Il ne m'en a pas parlé, bien
sûr. Et pourtant ce lien existait et il le savait,
sa hiérarchie le savait puisque Mr Cubaynes en avait
parlé dès le début de l'affaire, avalisant
ainsi le témoignage de ceux que l'on chercha à faire
passer pour des faux témoins. Mme Mattei, par exemple.
Jamais, dans le climat d'hystérie créé par
cette affaire, elle n'aurait pris le risque d'imaginer ce
qu'elle a rapporté. Et puis elle avait elle-même
des enfants et était très malade. En vérité Mme
Mattei fut surprise de voir Mme Mathon à l'entrée
des Baumettes car elle savait, comme les autres témoins
qui n'avaient pas reconnu Christian Ranucci, qu'il n'était
pas l'auteur des faits qui lui étaient reprochés.
C'est donc un mouvement de curiosité naturelle qui
l'a fait aller vers la mère de Christian.

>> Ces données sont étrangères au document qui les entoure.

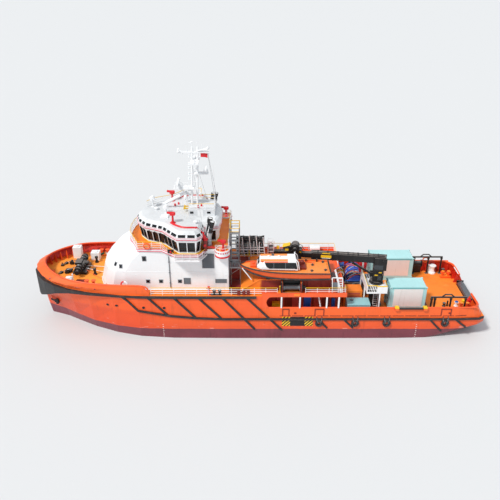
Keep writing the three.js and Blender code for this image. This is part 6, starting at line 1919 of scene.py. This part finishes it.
def crane_base():
    """Pedestal flange bolts and ladder, platform plating and rails, and the signal box behind it."""
    base = Shape()
    x, y = CRANE_X, CRANE_Y
    for z in (DECK + 0.12, DECK + 3.1):
        for spot in ring_points((x, y, z), 0.84, 20, "z"):
            base.paint(0).turned([(0.035, 0), (0.035, 0.05)], spot, 6)
    for dx in (-0.33, 0.23):
        base.paint(1).bar((x + dx, y - 0.9, DECK + 0.15), (x + dx, y - 0.9, 5.78), 0.04, 6)
    for k in range(9):
        z = DECK + 0.3 + k * 0.28
        base.bar((x - 0.33, y - 0.9, z), (x + 0.23, y - 0.9, z), 0.028, 6)
    for z in (DECK + 0.6, DECK + 2.2):
        for dx in (-0.33, 0.23):
            base.bar((x + dx, y - 0.9, z), (x + dx * 0.6, y - 0.62, z), 0.025, 6)
    piece("pedestal_gear", base, BLACK, WHITE)
    low, high = span("crane_platform")
    floor = 5.92
    plate = Shape()
    plate.paint(0).box(14.28, high.x - 0.02, low.y - 0.02, low.y + 0.02, floor - 0.08, 6.72)
    plate.box(high.x - 0.05, high.x - 0.01, low.y, -3.4, floor - 0.08, 6.5)
    plate.box(low.x, 14.28, low.y - 0.02, low.y + 0.01, floor - 0.1, floor + 0.12)
    plate.box(low.x, high.x, high.y - 0.01, high.y + 0.02, floor - 0.1, floor + 0.12)
    plate.paint(1)
    for k in range(8):
        start = low.x + 0.2 + k * 0.28
        plate.box(start, start + 0.16, low.y + 0.08, -3.62, floor, floor + 0.02)
        plate.box(start, start + 0.16, -1.62, high.y - 0.08, floor, floor + 0.02)
    piece("platform_plates", plate, WHITE, BLACK, bevel=0.01)
    edge = 0.07
    near = [(low.x + edge, high.y - edge), (low.x + edge, low.y + edge), (14.3, low.y + edge)]
    railing("platform_rail", lifted(near, floor), 0.95, 2, 1.1, 0.03)
    line = Shape().bar((14.2, low.y + 0.02, 6.8), (high.x - 0.06, low.y + 0.02, 6.8), 0.055, 8)
    line.bar((low.x + edge, low.y + edge, 6.87), (14.3, low.y + edge, 6.87), 0.05, 8)
    piece("platform_top_line", line, YELLOW)
    # The aft rail leaves a gap where the crane's column passes as it slews.
    back = high.x - 0.12
    aft_near = [(back, low.y + edge), (back, y - 1.25)]
    aft_far = [(back, y + 1.25), (back, high.y - edge), (14.9, high.y - edge)]
    railing("platform_rail_aft_near", lifted(aft_near, floor), 0.95, 2, 1.2, 0.026)
    railing("platform_rail_aft_far", lifted(aft_far, floor), 0.95, 2, 1.2, 0.026)
    box = Shape()
    box.paint(0).box(12.9, 13.75, -0.35, 0.25, 6.0, 7.5)
    box.paint(1).box(13.2, 13.42, -0.37, 0.27, 6.0, 7.51)
    box.paint(0).bar((13.3, -0.05, DECK), (13.3, -0.05, 6.05), 0.1, 8)
    piece("signal_box", box, RED, WHITE, bevel=0.03)


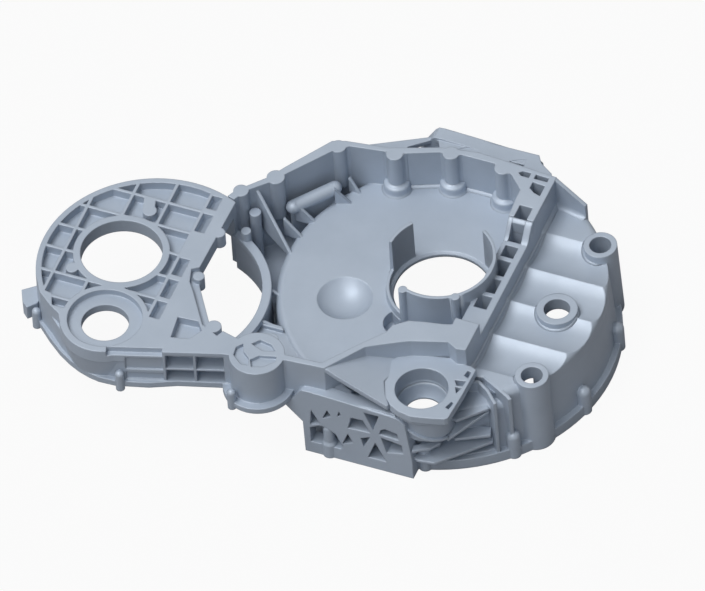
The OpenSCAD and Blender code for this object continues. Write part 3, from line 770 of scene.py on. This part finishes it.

A propos de tous ces incidents, je me suis longuement intérrogé sur
le mode opératoire utilisé par l'homme au pull-over
rouge. J'ai fini par me renseigner auprès des milieux
pédophiles. Je ne comprenais pas pourquoi cet individu
abordait toujours deux enfants en même temps. Je trouvais
que c'était très risqué. Et on m'a dit
le contraire. En effet les enfants, on les met en garde et
on leur déconseille de parler à un inconnu.
Quand ils sont seuls, ils ont peur et suivent les conseils
qu'on leur a donnés; mais quand ils sont deux, ils
sont rassurés et donc moins méfiants.